The issue is when you find another 7, in which case we need to do something special. The YouTube link algorithm breaks down there.

Answer 47

So, 7 is NOT okay with our left side, the side we look at with red.

Answer 48

then is anything swap?

Answer 49

\(\{3\ 1\ 2\ \color{red} 7\ 4\ \color{blue}8\ 9\}\)
So now we move on to the blue side again.
8 is okay, because we switched it. Now we go to the left of it.
\(\{3\ 1\ 2\ \color{red} 7\ \color{blue}4\ 8\ 9\}\)

Answer 50

so 4 should not be on the right, it gets swap? but with which number?

Answer 51

And the 4 is greater than 7, so it is no good. We have bad ones on both side, so we swap.

We stopped at the 7 because it was not less than seven and would need to move. So we do this swap.
\(\{3\ 1\ 2\ \color{red} 4\ \color{blue}7\ 8\ 9\}\)

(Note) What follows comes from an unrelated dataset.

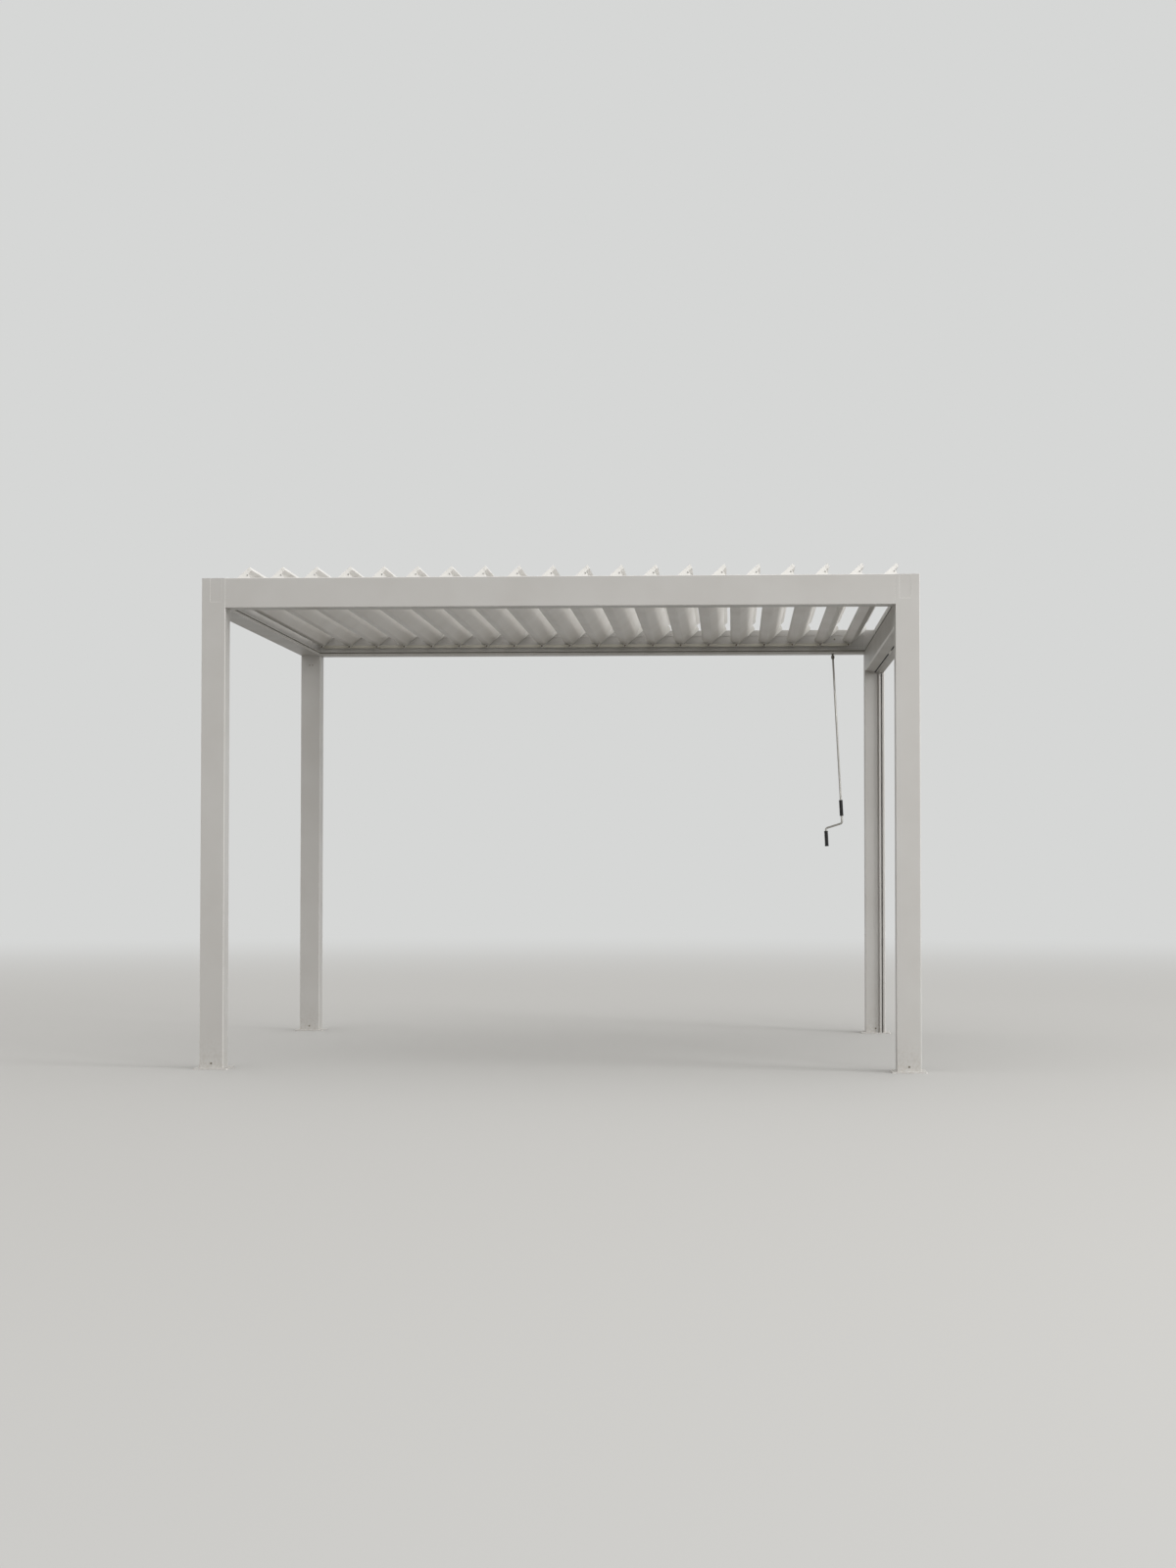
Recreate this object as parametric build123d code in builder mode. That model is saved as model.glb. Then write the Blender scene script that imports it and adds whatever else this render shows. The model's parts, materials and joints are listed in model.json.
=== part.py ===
from build123d import *
import os
from math import atan, cos, degrees, radians, sin

# A louvred-roof pergola in white powder-coated aluminium.
# Origin: ground level under the middle of the footprint. +X right, +Y to the back, +Z up.
# All sizes are in millimetres.

# Overall frame, measured over the posts
frame_width = 3600.0
frame_depth = 3000.0
frame_height = 2470.0

# Posts, and the plates they are bolted down with
post_size = 120.0
post_wall = 3.0
post_edge_radius = 3.0
foot_size = 175.0
foot_thickness = 6.0
foot_corner_radius = 8.0
spigot_height = 70.0
spigot_wall = 4.0
spigot_clearance = 0.3
anchor_spacing = 150.0
anchor_hole_radius = 5.5
drain_radius = 22.0
panel_width = 57.0
panel_height = 117.0
panel_from_top = 3.0
panel_from_beam = 20.0
panel_depth = 1.0

# Perimeter beam: a box with a gutter along its inner side
beam_height = 150.0
beam_wall = 3.0
box_width = 60.0
pivot_strip_height = 33.0
pivot_strip_step = 4.0
gutter_back_height = 42.0
gutter_back_step = 2.5
gutter_lip_height = 24.0
lip_groove_level = 12.0
lip_groove_height = 8.0
lip_groove_depth = 1.2
beam_edge_radius = 3.0

# Louvres
louvre_count = 20
louvre_left_margin = 172.0
louvre_right_margin = 167.6
louvre_overlap = 22.0
louvre_tilt = 42.0
louvre_thickness = 49.0
louvre_wall = 1.6
lip_width = 28.5
lip_foot_inset = 3.5
lip_drop = 19.2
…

Now, we're a computer. So how do we know when we've reached the middle? Well, we start from the left side like normal. So we're at the 4. The 4 is okay there, so we move to the right, to the specific 7 we chose earlier. So we are done!
\(\{3\ 1\ 2\ 4\ \color{#DD00DD}7\ 8\ 9\}\)

Answer 52

Notice that we followed an algorithm all the way through. We haven't proved it correct, but it seems to be okay. Except that it breaks down for two 7's. Which we need to fix.

Answer 53

so it stops because everything is fixed?

Answer 54

Right, if there is only one 7! Only one of our randomly chosen value.

Answer 55

It stops because everything less than 7 is on the left, and greater than 7 is on the right.

Answer 56

then what if there is another 7? What happens?

Answer 57

It's done because 4 is okay so we move to the right to a 7. Then we look at the right side and encounter a 7. So we're good.

That's what I have to figure out...

Answer 58

ok. So what next?

Answer 59

Once we have done that algorithm once, we are left with \(some\) order.
\(\{3\ 1\ 2\ 4\ 7\ 8\ 9\}\)
\(\{\color{red}{3\ 1\ 2\ 4}\ \color{#dd00dd}7\ \color{blue}{ 8\ 9}\}\)
Now we see that they're separted by the 7.

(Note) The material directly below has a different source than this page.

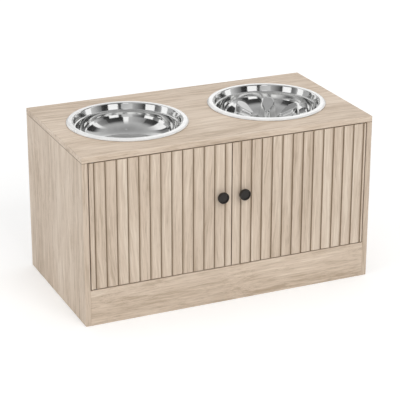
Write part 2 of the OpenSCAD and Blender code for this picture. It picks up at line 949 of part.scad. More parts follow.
module slow_feeder_bowl() {
    color(STEEL)
        translate([bowl_x, mid_y, cabinet_h])
            difference() {
                union() {
                    plain_bowl();
                    intersection() {
                        lobes(0);
                        turned() bowl_hollow(sheet_t / 2);
                    }
                }
                lobes(sheet_t);
            }
}

top_panel();
left_side_panel();
right_side_panel();
floor_panel();
kick_board();
rear_rail();
back_panel();
cam_discs();
cam_bolts();
dowels();
back_panel_screws();
pivot_bushes();
catch_case();
catch_magnets();
catch_screws();
left_door();
right_door();
left_pivot_pins();
right_pivot_pins();
left_knob();
right_knob();
left_knob_screw();
right_knob_screw();
left_strike_plate();
right_strike_plate();
left_strike_screw();
right_strike_screw();
water_bowl();
slow_feeder_bowl();
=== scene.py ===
import math

import bmesh
import bpy
import numpy as np
from mathutils import Matrix, Vector


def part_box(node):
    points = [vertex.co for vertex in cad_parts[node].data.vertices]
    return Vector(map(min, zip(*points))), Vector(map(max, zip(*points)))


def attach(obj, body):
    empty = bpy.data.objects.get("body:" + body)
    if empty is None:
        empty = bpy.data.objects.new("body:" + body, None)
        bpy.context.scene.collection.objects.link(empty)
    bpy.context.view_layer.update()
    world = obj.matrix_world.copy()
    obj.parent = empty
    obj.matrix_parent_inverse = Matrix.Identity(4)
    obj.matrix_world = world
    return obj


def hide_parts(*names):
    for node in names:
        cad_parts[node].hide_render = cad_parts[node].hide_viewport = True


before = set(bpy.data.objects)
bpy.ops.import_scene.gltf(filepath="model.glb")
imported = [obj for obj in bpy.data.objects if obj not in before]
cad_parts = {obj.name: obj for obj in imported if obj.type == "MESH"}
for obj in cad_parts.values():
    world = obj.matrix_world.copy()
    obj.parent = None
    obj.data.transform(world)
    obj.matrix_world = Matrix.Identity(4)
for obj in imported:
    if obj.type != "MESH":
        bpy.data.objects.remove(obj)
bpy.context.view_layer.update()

MM = 0.001
TOP_LOW, TOP_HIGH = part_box("top_panel")
TOP_Z = TOP_HIGH.z
SEAM_Z = TOP_LOW.z
CABINET_MIDDLE_Y = (TOP_LOW.y + TOP_HIGH.y) / 2
DOOR_FRONT_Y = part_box("left_door")[0].y


def add(name, data):
    """A new object with that data, linked to the scene."""
    made = bpy.data.objects.new(name, data)
    bpy.context.scene.collection.objects.link(made)
    return made


# --------------------------------------------------------------------------- camera

# the solved camera: its direction from the object, its lens, and its place in metres, as the
# distance from LOOK_AT and the moves to its own right and up
CAMERA_TURN = math.radians(-24.001)
CAMERA_RISE = math.radians(21.46)
CAMERA_ROLL = math.radians(0.099)
CAMERA_LENS_MM = 142.67
CAMERA_SENSOR_MM = 36
CAMERA_DISTANCE = 3.493157
CAMERA_RIGHT = 0.004591
CAMERA_UP = 0.152895
LOOK_AT = Vector((0, CABINET_MIDDLE_Y, 0))


def make_camera():
    back = Vector(
        (
            math.sin(CAMERA_TURN) * math.cos(CAMERA_RISE),
            -math.cos(CAMERA_TURN) * math.cos(CAMERA_RISE),
            math.sin(CAMERA_RISE),
        )
    )
    level_right = Vector((0, 0, 1)).cross(back).normalized()
    level_up = back.cross(level_right)
    right = level_right * math.cos(CAMERA_ROLL) + level_up * math.sin(CAMERA_ROLL)
    up = level_up * math.cos(CAMERA_ROLL) - level_right * math.sin(CAMERA_ROLL)
    place = LOOK_AT + back * CAMERA_DISTANCE + right * CAMERA_RIGHT + up * CAMERA_UP
    data = bpy.data.cameras.new("camera")
    data.lens = CAMERA_LENS_MM
    data.sensor_width = CAMERA_SENSOR_MM
    camera = add("camera", data)
    turn = Matrix((right, up, back)).transposed().to_4x4()
    camera.matrix_world = Matrix.Translation(place) @ turn
    bpy.context.scene.camera = camera


make_camera()


# --------------------------------------------------------------------------- node helpers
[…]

We must now use the same algorithm, from the very start, on each section. So the red and blue sections above must undergo this algorithm, starting with picking a random spot.

Answer 60

So, say we choose 2.
We start at the ends again.
\(\{\color{red}3\ 1\ 2\ \color{blue}4\ 7\ 8\ 9\}\)
3 is not less than 2, so it is on the wrong side.
So we switch sides.
4 is greater than two, so we're okay. So we move immediately left.
\(\{\color{red}3\ 1\ \color{blue}2\ 4\ 7\ 8\ 9\}\)
2 is not greater than 2, so we now have a bad number on both sides, so we swap.
\(\{\color{red}2\ 1\ \color{blue}3\ 4\ 7\ 8\ 9\}\)
Then 2 is not less than two, so it's bad and we go to the other side.
3 is okay, so we go to the immediate left.
\(\{\color{red}2\ \color{blue}1\ 3\ 4\ 7\ 8\ 9\}\)
1 is blue, but not greater than two. We have bad numbers on both sides, so we swap.
\(\{\color{red}1\ \color{blue}2\ 3\ 4\ 7\ 8\ 9\}\)
We go back to the left (red). 1 is less than two, so we go to the next index.

Now both sides are at the same spot.

If you think about it, we have an `int` with the left index and an `int` with the right index. When they're equal, that group is done. Another indicator is that we're looking at the same number, but I can't think of which is more efficient to test.

Answer 61

but 8 and 9 on the right don't have to go through the swapping again? what if it is not sorted like 9 8?

Answer 62

Good observation! I did the left side of the 7. The right side of the 7 needs to be sorted as well.
With a long list, by the end, you'll have broken it up into many, many sections. but each swap takes out two problematic numbers!

I notice, though, when you encounter your chosen number, you keep moving it. That seems bad, swapping every single step. I think we should swap it with some number between where it is and where your other side is. If it's between the sides, you'll see it again, but you won't worry about it every step. This also fixes the problem of multiple occurrences of the chosen number. The only downside is that we could end up with something like:
\(\{\color{red}{4\ 3\ 6\ 2\ 7}\ \color{#ee00ee}7\ \color{blue}{7\ 7\ 8\ 9\ 8\ 20\ 8}\}\)
Repeated 7's would be resorted, even though they wouldn't move. I gues you can move from your chosen one left until it's not 7 and right until it's not 7.

Answer 63

guess*

Answer 64

so whenever you swap something/ sorting, you break up the sequence into sections?

Answer 65

The main aspect of all quicksort algorithms (if I remember correctly) is the pattern of partitioning.

Answer 66

ok, I get it. It's just like merge sort where you have to partition the sequence to individual ones?

Answer 67

Whenever you choose a number is when you create the rule of thumb that will divide your set into two sections.

The swapping will use this rule to establish some order (less than 7 vs more than seven).

We then repartition, and divide and conquer each side. It might break up into more and more partitions, but it's still quick.

Answer 68

I see. You explain it very well! Thanks a lot, I wish I can give you two medals lol

Answer 69

Haha, no problem!

I hope you have the general concept now!

It still needs tweaks, but I hope that it will suffice for now :)

Answer 70

yep, I understand the general concept now :D

Answer 71

Great! Take care! I'm glad that you kept on asking questions and following along. It's the only way you can learn.